В соответствии с христианской доктриной наиболее серьезными преступлениями на сексуальной почве были инцест и содомия, которые традиционно считались «преступлениями против Бога» и карались сожжением заживо. В частности, мерзость инцеста якобы навлекала на все общество Божественное возмездие, если виновники не были наказаны. Тем не менее только случай 17-летней Гертруды Шмидтин, «которая четыре года жила в разврате со своими отцом и братом», по-видимому, действительно шокировал Майстера Франца, даже побудив его назвать ее еретичкой. Но даже здесь, из сочувствия и, возможно, признавая за ней статус жертвы, он не оспаривает смягчение ее наказания до обезглавливания, отмечая, что палач в Ансбахе сжег ее отца и брата заживо восемь дней спустя в соседнем Лангенценне[326]. Франц также воздерживается от включения в рассказ каких-либо любопытных подробностей их отношений, хотя он хорошо был о них осведомлен, участвуя в допросе Шмидтин.

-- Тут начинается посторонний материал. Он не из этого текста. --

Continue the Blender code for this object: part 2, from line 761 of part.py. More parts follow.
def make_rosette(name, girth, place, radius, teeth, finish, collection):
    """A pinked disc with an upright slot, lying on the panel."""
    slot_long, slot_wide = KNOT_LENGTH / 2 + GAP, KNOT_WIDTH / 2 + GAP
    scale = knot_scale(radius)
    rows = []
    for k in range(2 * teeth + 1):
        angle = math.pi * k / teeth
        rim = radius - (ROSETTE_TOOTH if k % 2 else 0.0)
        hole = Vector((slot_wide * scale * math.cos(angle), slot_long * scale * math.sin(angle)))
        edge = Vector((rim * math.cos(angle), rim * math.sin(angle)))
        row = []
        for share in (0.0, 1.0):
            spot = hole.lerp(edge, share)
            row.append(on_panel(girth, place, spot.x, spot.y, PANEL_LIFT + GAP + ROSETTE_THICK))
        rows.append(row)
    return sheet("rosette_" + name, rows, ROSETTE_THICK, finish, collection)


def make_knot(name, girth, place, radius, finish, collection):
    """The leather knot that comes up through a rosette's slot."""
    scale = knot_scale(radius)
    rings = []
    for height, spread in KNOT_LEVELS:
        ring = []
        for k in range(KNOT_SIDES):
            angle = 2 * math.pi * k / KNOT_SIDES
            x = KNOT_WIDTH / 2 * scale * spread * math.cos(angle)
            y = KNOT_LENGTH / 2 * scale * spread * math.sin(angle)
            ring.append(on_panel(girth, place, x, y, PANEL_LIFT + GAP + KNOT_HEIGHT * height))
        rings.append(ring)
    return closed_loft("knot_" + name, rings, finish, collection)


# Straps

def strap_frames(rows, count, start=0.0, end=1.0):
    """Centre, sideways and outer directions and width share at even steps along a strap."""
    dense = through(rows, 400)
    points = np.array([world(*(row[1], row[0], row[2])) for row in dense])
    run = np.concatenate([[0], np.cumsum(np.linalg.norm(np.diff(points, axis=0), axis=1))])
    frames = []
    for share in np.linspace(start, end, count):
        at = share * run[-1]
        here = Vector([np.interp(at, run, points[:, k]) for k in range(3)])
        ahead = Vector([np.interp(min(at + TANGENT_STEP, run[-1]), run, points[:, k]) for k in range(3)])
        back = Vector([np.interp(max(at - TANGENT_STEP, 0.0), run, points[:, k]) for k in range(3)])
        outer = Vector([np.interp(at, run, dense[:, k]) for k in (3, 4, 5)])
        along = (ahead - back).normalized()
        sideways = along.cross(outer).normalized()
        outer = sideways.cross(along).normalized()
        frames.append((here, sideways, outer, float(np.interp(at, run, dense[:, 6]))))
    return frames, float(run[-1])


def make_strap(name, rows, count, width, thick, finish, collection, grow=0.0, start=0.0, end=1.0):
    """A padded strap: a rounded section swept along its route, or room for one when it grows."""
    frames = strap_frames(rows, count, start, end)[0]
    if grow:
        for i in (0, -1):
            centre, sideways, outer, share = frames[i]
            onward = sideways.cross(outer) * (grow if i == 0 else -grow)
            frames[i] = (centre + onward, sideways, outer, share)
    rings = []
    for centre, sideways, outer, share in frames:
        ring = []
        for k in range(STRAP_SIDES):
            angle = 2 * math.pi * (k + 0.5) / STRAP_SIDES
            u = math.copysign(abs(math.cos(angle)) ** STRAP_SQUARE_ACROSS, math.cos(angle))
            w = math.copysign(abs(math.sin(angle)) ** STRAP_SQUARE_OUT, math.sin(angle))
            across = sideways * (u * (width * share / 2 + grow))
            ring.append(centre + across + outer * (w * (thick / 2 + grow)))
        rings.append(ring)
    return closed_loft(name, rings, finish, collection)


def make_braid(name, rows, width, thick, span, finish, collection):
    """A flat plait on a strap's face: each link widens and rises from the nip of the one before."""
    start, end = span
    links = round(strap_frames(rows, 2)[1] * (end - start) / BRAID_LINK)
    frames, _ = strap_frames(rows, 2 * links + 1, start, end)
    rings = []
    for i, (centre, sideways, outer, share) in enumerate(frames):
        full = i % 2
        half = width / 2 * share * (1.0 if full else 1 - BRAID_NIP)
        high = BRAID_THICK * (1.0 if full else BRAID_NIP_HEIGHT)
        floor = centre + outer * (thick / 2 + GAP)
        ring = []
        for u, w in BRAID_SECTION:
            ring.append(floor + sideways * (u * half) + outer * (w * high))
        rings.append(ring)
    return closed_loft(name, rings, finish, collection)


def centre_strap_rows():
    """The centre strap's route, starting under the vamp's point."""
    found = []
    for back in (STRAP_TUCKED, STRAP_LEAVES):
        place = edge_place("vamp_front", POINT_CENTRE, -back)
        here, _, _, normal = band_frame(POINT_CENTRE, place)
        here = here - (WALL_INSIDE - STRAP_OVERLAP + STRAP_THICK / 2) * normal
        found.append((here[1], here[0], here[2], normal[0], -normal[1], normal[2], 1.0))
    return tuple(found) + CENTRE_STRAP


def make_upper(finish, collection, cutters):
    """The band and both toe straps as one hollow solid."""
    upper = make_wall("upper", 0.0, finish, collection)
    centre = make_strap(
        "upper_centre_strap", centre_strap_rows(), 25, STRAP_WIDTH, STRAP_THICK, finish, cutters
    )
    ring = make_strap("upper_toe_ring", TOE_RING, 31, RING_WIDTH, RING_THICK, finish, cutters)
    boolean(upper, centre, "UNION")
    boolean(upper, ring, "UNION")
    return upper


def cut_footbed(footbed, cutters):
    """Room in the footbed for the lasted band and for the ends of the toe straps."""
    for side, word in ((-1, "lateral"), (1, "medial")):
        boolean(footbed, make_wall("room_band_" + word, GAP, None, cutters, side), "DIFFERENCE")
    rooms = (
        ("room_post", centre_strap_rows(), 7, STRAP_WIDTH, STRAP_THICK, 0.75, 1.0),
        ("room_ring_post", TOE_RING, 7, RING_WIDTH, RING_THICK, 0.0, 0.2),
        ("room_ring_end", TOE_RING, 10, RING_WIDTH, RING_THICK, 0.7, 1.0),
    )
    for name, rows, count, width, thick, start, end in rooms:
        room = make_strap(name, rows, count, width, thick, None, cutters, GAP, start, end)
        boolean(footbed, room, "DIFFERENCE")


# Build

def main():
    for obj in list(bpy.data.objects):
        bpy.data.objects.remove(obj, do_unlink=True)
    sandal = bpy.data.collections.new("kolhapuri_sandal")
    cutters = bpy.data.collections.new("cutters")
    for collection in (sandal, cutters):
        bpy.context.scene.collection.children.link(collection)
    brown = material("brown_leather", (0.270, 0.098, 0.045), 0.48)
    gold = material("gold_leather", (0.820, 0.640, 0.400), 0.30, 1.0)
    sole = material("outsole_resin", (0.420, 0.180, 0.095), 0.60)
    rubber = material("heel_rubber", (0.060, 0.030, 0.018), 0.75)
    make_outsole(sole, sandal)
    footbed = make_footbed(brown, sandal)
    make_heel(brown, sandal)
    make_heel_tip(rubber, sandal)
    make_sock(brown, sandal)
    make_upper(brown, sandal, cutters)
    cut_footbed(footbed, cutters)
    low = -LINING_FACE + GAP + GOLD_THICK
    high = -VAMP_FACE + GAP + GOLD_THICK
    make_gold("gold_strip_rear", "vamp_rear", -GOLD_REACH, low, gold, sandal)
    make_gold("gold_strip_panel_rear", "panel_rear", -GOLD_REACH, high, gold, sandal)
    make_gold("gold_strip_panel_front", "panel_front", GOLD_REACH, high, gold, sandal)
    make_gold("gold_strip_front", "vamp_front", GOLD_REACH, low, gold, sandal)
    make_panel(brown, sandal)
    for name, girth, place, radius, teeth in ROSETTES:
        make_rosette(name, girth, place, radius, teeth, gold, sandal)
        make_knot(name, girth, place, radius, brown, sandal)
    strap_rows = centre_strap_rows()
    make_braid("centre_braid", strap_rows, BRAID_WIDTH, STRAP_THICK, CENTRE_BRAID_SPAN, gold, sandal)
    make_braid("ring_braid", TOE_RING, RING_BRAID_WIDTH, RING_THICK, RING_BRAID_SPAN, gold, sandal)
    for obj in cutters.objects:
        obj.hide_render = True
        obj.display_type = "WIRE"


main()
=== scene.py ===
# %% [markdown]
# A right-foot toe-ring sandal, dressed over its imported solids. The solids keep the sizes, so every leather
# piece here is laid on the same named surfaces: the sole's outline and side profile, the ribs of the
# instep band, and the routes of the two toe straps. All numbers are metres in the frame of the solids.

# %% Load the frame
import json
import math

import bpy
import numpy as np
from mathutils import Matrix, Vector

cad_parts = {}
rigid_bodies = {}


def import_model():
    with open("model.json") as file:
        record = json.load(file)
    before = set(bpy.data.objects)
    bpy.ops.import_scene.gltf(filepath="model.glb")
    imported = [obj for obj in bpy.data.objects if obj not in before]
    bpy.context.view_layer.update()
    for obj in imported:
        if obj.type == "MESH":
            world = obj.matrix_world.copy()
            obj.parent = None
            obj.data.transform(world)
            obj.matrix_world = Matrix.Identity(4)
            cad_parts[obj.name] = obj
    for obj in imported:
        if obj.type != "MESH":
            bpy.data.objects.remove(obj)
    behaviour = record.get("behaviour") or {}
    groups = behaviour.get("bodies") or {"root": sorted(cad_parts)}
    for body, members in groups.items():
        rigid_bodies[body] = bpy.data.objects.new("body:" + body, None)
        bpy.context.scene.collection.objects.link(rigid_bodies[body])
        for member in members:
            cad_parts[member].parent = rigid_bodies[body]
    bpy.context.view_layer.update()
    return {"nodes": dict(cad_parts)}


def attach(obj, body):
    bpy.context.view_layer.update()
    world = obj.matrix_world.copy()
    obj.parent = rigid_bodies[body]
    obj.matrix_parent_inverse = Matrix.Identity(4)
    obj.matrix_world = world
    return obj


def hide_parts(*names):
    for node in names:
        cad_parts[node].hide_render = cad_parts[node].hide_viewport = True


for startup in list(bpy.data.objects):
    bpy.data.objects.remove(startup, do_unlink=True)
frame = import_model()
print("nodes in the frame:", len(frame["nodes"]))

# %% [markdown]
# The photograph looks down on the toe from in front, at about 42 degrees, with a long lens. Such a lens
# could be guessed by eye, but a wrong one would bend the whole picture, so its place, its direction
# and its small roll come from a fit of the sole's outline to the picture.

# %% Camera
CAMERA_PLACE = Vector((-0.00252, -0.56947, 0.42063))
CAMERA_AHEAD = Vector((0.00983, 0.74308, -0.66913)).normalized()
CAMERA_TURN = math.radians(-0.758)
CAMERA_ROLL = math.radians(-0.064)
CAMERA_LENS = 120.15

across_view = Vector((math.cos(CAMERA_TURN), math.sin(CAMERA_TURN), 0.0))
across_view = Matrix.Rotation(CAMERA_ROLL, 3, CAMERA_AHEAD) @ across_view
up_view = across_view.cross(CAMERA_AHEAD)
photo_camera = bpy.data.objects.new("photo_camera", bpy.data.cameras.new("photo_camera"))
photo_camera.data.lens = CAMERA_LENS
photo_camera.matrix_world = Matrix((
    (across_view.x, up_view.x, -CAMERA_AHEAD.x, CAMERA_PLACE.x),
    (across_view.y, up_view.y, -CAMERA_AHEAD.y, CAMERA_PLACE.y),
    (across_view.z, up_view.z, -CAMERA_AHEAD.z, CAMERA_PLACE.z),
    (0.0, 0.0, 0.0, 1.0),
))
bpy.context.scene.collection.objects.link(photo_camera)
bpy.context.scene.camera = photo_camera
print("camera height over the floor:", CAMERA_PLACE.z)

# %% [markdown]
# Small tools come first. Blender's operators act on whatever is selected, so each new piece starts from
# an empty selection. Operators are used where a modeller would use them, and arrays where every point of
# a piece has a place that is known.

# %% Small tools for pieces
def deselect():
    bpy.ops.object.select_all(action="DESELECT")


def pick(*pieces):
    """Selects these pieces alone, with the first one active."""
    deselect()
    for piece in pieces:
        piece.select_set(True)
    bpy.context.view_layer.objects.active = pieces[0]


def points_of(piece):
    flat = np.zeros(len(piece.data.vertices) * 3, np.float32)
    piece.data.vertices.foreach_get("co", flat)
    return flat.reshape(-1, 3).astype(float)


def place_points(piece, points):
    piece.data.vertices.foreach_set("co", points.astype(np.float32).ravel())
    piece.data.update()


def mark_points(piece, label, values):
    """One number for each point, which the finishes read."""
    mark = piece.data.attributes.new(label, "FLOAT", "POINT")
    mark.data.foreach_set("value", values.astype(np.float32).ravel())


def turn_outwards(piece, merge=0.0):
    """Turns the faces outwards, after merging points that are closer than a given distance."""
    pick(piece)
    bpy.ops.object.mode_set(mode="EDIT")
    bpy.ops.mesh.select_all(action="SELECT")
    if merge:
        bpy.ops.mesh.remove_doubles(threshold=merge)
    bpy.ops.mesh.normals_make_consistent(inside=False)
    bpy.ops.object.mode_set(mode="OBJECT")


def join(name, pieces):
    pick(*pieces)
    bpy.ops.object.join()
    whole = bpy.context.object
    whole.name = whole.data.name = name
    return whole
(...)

Одна из причин исключительной реакции Франца заключалась в том, что это был единственный пример кровосмешения между биологическими родственниками, с которыми он столкнулся за все время своей карьеры. Случаи такого рода редко просачивались за пределы домохозяйств раннего Нового времени и потому искренне шокировали большинство людей, когда становились достоянием общественности. Чаще всего преследованию за инцест подвергались отчимы и приемные дочери или даже люди, имевшие половые контакты с двумя другими, связанными между собой родством (например, женщина с двумя братьями или мужчина с женщиной, ее сестрой и мачехой и т.д.)[327]. Инцест этого типа не воспринимается в качестве такового с современной точки зрения, но тогда считался своего рода кощунством и часто оканчивался смертным приговором, хотя в Нюрнберге казнь всегда смягчали до обезглавливания, а иногда и до порки розгами.